**Work to be completed**
Every line of the data must be copied exactly.

**Information supplied**

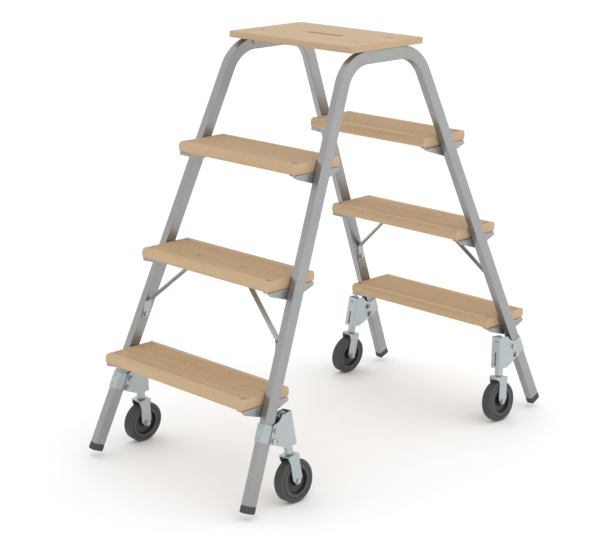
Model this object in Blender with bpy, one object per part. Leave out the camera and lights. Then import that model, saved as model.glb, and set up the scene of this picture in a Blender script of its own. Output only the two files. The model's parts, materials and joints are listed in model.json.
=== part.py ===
"""Rolling warehouse ladder: a double-sided platform step ladder on spring-loaded castors.

Z is up and the floor is z = 0 under the wheels. X runs along the treads, Y from front to rear.
The origin is on the floor under the middle of the platform.
"""

import math

import bmesh
import bpy
from mathutils import Matrix, Vector

# Driving dimensions, in metres and degrees.
GAP = 0.0003                 # clearance between pieces that touch
RISE = 0.240                 # from one tread to the next, and to the platform
SPLAY = math.radians(5.0)    # lean of each side frame, outwards at the bottom
LEG_ANGLE = math.radians(22.69)   # slope of a leg inside the plane of its side frame

TUBE_WIDE = 0.030            # tube section in the plane of the side frame
TUBE_THICK = 0.020           # tube section across the side frame
TUBE_WALL = 0.0018
TUBE_CORNER = 0.0025
TUBE_OFFSET = 0.1776         # middle plane of a side frame from the platform's centre
TOP_RUN_DEPTH = 0.0464       # centre line of the top run below the platform's top
BEND_RADIUS = 0.085          # centre line of the two bends
LEG_START_Y = 0.10063        # a point on the leg's centre line, where "along" is zero
LEG_START_DEPTH = 0.01469
LEG_END = 1.033              # end of the tube, along the leg
SHOE_HEIGHT = 0.0177

PLATFORM_SIZE = (0.396, 0.240, 0.0150)
PLATFORM_CORNER = 0.0035
PLATFORM_SCREWS = (0.1523, 0.0551)
GRIP_SLOT = (0.116, 0.020)

TREAD_DEPTH = 0.148
TREAD_THICK = 0.0243
TREAD_TOP_RADIUS = 0.009
TREAD_BOTTOM_RADIUS = 0.008
TREAD_CENTRES = (0.2172, 0.3179, 0.4185)
TREAD_HALF_LENGTHS = (0.1862, 0.2071, 0.2281)
TREAD_SCREW_INSET = 0.0110
TREAD_SCREW_Y = 0.0553
STRUT_SCREW_X = 0.0695
STRUT_SCREW_Y = 0.0209       # further out than the middle tread's centre

BRACKET_HALF_LENGTH = 0.068
BRACKET_SHEET = 0.0025
BRACKET_FLANGE = 0.0230
GUSSET_DEPTH = 0.0300
GUSSET_END_DEPTH = 0.0075
WELD = 0.0004                # overlap where a bracket is welded to its tube

# Radii of drilled holes, and how far a drill runs past the material.
BOARD_HOLE = 0.0026
BRACKET_HOLE = 0.0027
STRUT_BOLT_HOLE = 0.0033
RIVET_HOLE = 0.0023
DRILL_MARGIN = 0.005
RIVET_ABOVE_SHOE = 0.0105

STRUT_TAB_WIDTH = 0.019
STRUT_SHEET = 0.002
STRUT_FOLD = math.radians(45)  # each half of the strip is bent down by this
STRUT_RIDGE = 0.0044         # how far the ridge stands above the flat strip
STRUT_FIRST_BEND = 0.0212    # from the screw to the upper bend
STRUT_BEND_Y = 0.366
STRUT_BEND_DEPTH = 0.634
STRUT_BOLT_Y = 0.3728
STRUT_BOLT_DEPTH = 0.664

WHEEL_RADIUS = 0.0496
WHEEL_HALF_WIDTH = 0.0132
WHEEL_SHOULDER = 0.0048
RIM_RADIUS = 0.0365
AXLE_Y = 0.3613
AXLE_DEPTH = 0.9477
STEM_LEAN = math.radians(7.0)     # the stem leans outwards, going up
STEM_RADIUS = 0.010
ROD_RADIUS = 0.004

FORK_HALF = 0.01575
FORK_SHEET = 0.002
FORK_TOP = 0.0625
HOUSING_HALF = 0.014
HOUSING_SHEET = 0.002
HOUSING_LOW = 0.0839
HOUSING_HIGH = 0.1627
HOUSING_WEB = -0.0163
GUIDE_TOP = 0.0885           # the guide plate fills the housing's lower end
PLUG = (0.1450, 0.1560)      # the plug that the spring pushes against
WEB_SLOT = (0.0895, 0.1238)
WEB_HOLE = 0.1507
CLAMP_LOW = 0.8945           # clamp band, along the leg
CLAMP_HIGH = 0.8545
CLAMP_SHEET = 0.0014
CLAMP_BOLTS = (0.8626, 0.8861)
CLAMP_BOLT_OUT = -0.0194     # behind the leg's centre line
BOLT_RADIUS = 0.004
NUT_RADIUS = 0.0070          # to the corners of a nut or a bolt head

ROUND = 8                    # sides of a small round piece
WHEEL_SIDES = 24

# Height of the platform's top, with the wheels' lowest edge on the floor.
AXLE_DROP = AXLE_DEPTH * math.cos(SPLAY) - TUBE_OFFSET * math.sin(SPLAY)
WHEEL_DROP = (WHEEL_RADIUS * math.cos(SPLAY)
              + (WHEEL_HALF_WIDTH - WHEEL_SHOULDER) * math.sin(SPLAY))
TOP_Z = AXLE_DROP + WHEEL_DROP

SIDES = {"right": 1, "left": -1}
ENDS = {"front": -1, "rear": 1}

COLOURS = {
    "aluminium": ((0.62, 0.63, 0.64), 0.30, 1.0),
    "zinc": ((0.72, 0.76, 0.77), 0.28, 1.0),
    "platform_wood": ((0.64, 0.47, 0.31), 0.55, 0.0),
    "tread_wood": ((0.48, 0.31, 0.16), 0.60, 0.0),
    "rubber": ((0.08, 0.08, 0.08), 0.75, 0.0),
    "tyre": ((0.045, 0.047, 0.05), 0.60, 0.0),
    "wheel_plastic": ((0.02, 0.02, 0.022), 0.45, 0.0),
    "screw_steel": ((0.75, 0.73, 0.70), 0.25, 1.0),
}


# ---------------------------------------------------------------- helpers

def clear_scene():
    for obj in list(bpy.data.objects):
        bpy.data.objects.remove(obj, do_unlink=True)


def material(name):
    """One Principled material for each object, from the named finish."""
    colour, roughness, metallic = COLOURS[name]
    mat = bpy.data.materials.new(name)
    mat.use_nodes = True
    shader = mat.node_tree.nodes["Principled BSDF"]
    shader.inputs["Base Color"].default_value = (*colour, 1.0)
    shader.inputs["Roughness"].default_value = roughness
    shader.inputs["Metallic"].default_value = metallic
    return mat


def make_object(name, bm, finish=None, place=None):
    """Turn a bmesh into a named object, with its faces pointing out."""
    bmesh.ops.recalc_face_normals(bm, faces=bm.faces)
    mesh = bpy.data.meshes.new(name)
    bm.to_mesh(mesh)
    bm.free()
    mesh.shade_smooth()
    mesh.set_sharp_from_angle(angle=math.radians(35))
    obj = bpy.data.objects.new(name, mesh)
    if place is not None:
        obj.matrix_world = place
    if finish is not None:
        mesh.materials.append(material(finish))
    bpy.context.scene.collection.objects.link(obj)
    return obj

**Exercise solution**
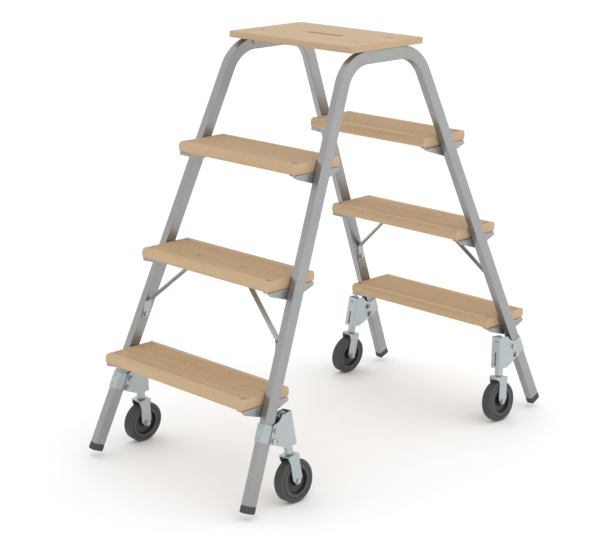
Model this object in Blender with bpy, one object per part. Leave out the camera and lights. Then import that model, saved as model.glb, and set up the scene of this picture in a Blender script of its own. Output only the two files. The model's parts, materials and joints are listed in model.json.
=== part.py ===
"""Rolling warehouse ladder: a double-sided platform step ladder on spring-loaded castors.

Z is up and the floor is z = 0 under the wheels. X runs along the treads, Y from front to rear.
The origin is on the floor under the middle of the platform.
"""

import math

import bmesh
import bpy
from mathutils import Matrix, Vector

# Driving dimensions, in metres and degrees.
GAP = 0.0003                 # clearance between pieces that touch
RISE = 0.240                 # from one tread to the next, and to the platform
SPLAY = math.radians(5.0)    # lean of each side frame, outwards at the bottom
LEG_ANGLE = math.radians(22.69)   # slope of a leg inside the plane of its side frame

TUBE_WIDE = 0.030            # tube section in the plane of the side frame
TUBE_THICK = 0.020           # tube section across the side frame
TUBE_WALL = 0.0018
TUBE_CORNER = 0.0025
TUBE_OFFSET = 0.1776         # middle plane of a side frame from the platform's centre
TOP_RUN_DEPTH = 0.0464       # centre line of the top run below the platform's top
BEND_RADIUS = 0.085          # centre line of the two bends
LEG_START_Y = 0.10063        # a point on the leg's centre line, where "along" is zero
LEG_START_DEPTH = 0.01469
LEG_END = 1.033              # end of the tube, along the leg
SHOE_HEIGHT = 0.0177

PLATFORM_SIZE = (0.396, 0.240, 0.0150)
PLATFORM_CORNER = 0.0035
PLATFORM_SCREWS = (0.1523, 0.0551)
GRIP_SLOT = (0.116, 0.020)

TREAD_DEPTH = 0.148
TREAD_THICK = 0.0243
TREAD_TOP_RADIUS = 0.009
TREAD_BOTTOM_RADIUS = 0.008
TREAD_CENTRES = (0.2172, 0.3179, 0.4185)
TREAD_HALF_LENGTHS = (0.1862, 0.2071, 0.2281)
TREAD_SCREW_INSET = 0.0110
TREAD_SCREW_Y = 0.0553
STRUT_SCREW_X = 0.0695
STRUT_SCREW_Y = 0.0209       # further out than the middle tread's centre

BRACKET_HALF_LENGTH = 0.068
BRACKET_SHEET = 0.0025
BRACKET_FLANGE = 0.0230
GUSSET_DEPTH = 0.0300
GUSSET_END_DEPTH = 0.0075
WELD = 0.0004                # overlap where a bracket is welded to its tube

# Radii of drilled holes, and how far a drill runs past the material.
BOARD_HOLE = 0.0026
BRACKET_HOLE = 0.0027
STRUT_BOLT_HOLE = 0.0033
RIVET_HOLE = 0.0023
DRILL_MARGIN = 0.005
RIVET_ABOVE_SHOE = 0.0105

STRUT_TAB_WIDTH = 0.019
STRUT_SHEET = 0.002
STRUT_FOLD = math.radians(45)  # each half of the strip is bent down by this
STRUT_RIDGE = 0.0044         # how far the ridge stands above the flat strip
STRUT_FIRST_BEND = 0.0212    # from the screw to the upper bend
STRUT_BEND_Y = 0.366
STRUT_BEND_DEPTH = 0.634
STRUT_BOLT_Y = 0.3728
STRUT_BOLT_DEPTH = 0.664

WHEEL_RADIUS = 0.0496
WHEEL_HALF_WIDTH = 0.0132
WHEEL_SHOULDER = 0.0048
RIM_RADIUS = 0.0365
AXLE_Y = 0.3613
AXLE_DEPTH = 0.9477
STEM_LEAN = math.radians(7.0)     # the stem leans outwards, going up
STEM_RADIUS = 0.010
ROD_RADIUS = 0.004

FORK_HALF = 0.01575
FORK_SHEET = 0.002
FORK_TOP = 0.0625
HOUSING_HALF = 0.014
HOUSING_SHEET = 0.002
HOUSING_LOW = 0.0839
HOUSING_HIGH = 0.1627
HOUSING_WEB = -0.0163
GUIDE_TOP = 0.0885           # the guide plate fills the housing's lower end
PLUG = (0.1450, 0.1560)      # the plug that the spring pushes against
WEB_SLOT = (0.0895, 0.1238)
WEB_HOLE = 0.1507
CLAMP_LOW = 0.8945           # clamp band, along the leg
CLAMP_HIGH = 0.8545
CLAMP_SHEET = 0.0014
CLAMP_BOLTS = (0.8626, 0.8861)
CLAMP_BOLT_OUT = -0.0194     # behind the leg's centre line
BOLT_RADIUS = 0.004
NUT_RADIUS = 0.0070          # to the corners of a nut or a bolt head

ROUND = 8                    # sides of a small round piece
WHEEL_SIDES = 24

# Height of the platform's top, with the wheels' lowest edge on the floor.
AXLE_DROP = AXLE_DEPTH * math.cos(SPLAY) - TUBE_OFFSET * math.sin(SPLAY)
WHEEL_DROP = (WHEEL_RADIUS * math.cos(SPLAY)
              + (WHEEL_HALF_WIDTH - WHEEL_SHOULDER) * math.sin(SPLAY))
TOP_Z = AXLE_DROP + WHEEL_DROP

SIDES = {"right": 1, "left": -1}
ENDS = {"front": -1, "rear": 1}

COLOURS = {
    "aluminium": ((0.62, 0.63, 0.64), 0.30, 1.0),
    "zinc": ((0.72, 0.76, 0.77), 0.28, 1.0),
    "platform_wood": ((0.64, 0.47, 0.31), 0.55, 0.0),
    "tread_wood": ((0.48, 0.31, 0.16), 0.60, 0.0),
    "rubber": ((0.08, 0.08, 0.08), 0.75, 0.0),
    "tyre": ((0.045, 0.047, 0.05), 0.60, 0.0),
    "wheel_plastic": ((0.02, 0.02, 0.022), 0.45, 0.0),
    "screw_steel": ((0.75, 0.73, 0.70), 0.25, 1.0),
}


# ---------------------------------------------------------------- helpers

def clear_scene():
    for obj in list(bpy.data.objects):
        bpy.data.objects.remove(obj, do_unlink=True)


def material(name):
    """One Principled material for each object, from the named finish."""
    colour, roughness, metallic = COLOURS[name]
    mat = bpy.data.materials.new(name)
    mat.use_nodes = True
    shader = mat.node_tree.nodes["Principled BSDF"]
    shader.inputs["Base Color"].default_value = (*colour, 1.0)
    shader.inputs["Roughness"].default_value = roughness
    shader.inputs["Metallic"].default_value = metallic
    return mat


def make_object(name, bm, finish=None, place=None):
    """Turn a bmesh into a named object, with its faces pointing out."""
    bmesh.ops.recalc_face_normals(bm, faces=bm.faces)
    mesh = bpy.data.meshes.new(name)
    bm.to_mesh(mesh)
    bm.free()
    mesh.shade_smooth()
    mesh.set_sharp_from_angle(angle=math.radians(35))
    obj = bpy.data.objects.new(name, mesh)
    if place is not None:
        obj.matrix_world = place
    if finish is not None:
        mesh.materials.append(material(finish))
    bpy.context.scene.collection.objects.link(obj)
    return obj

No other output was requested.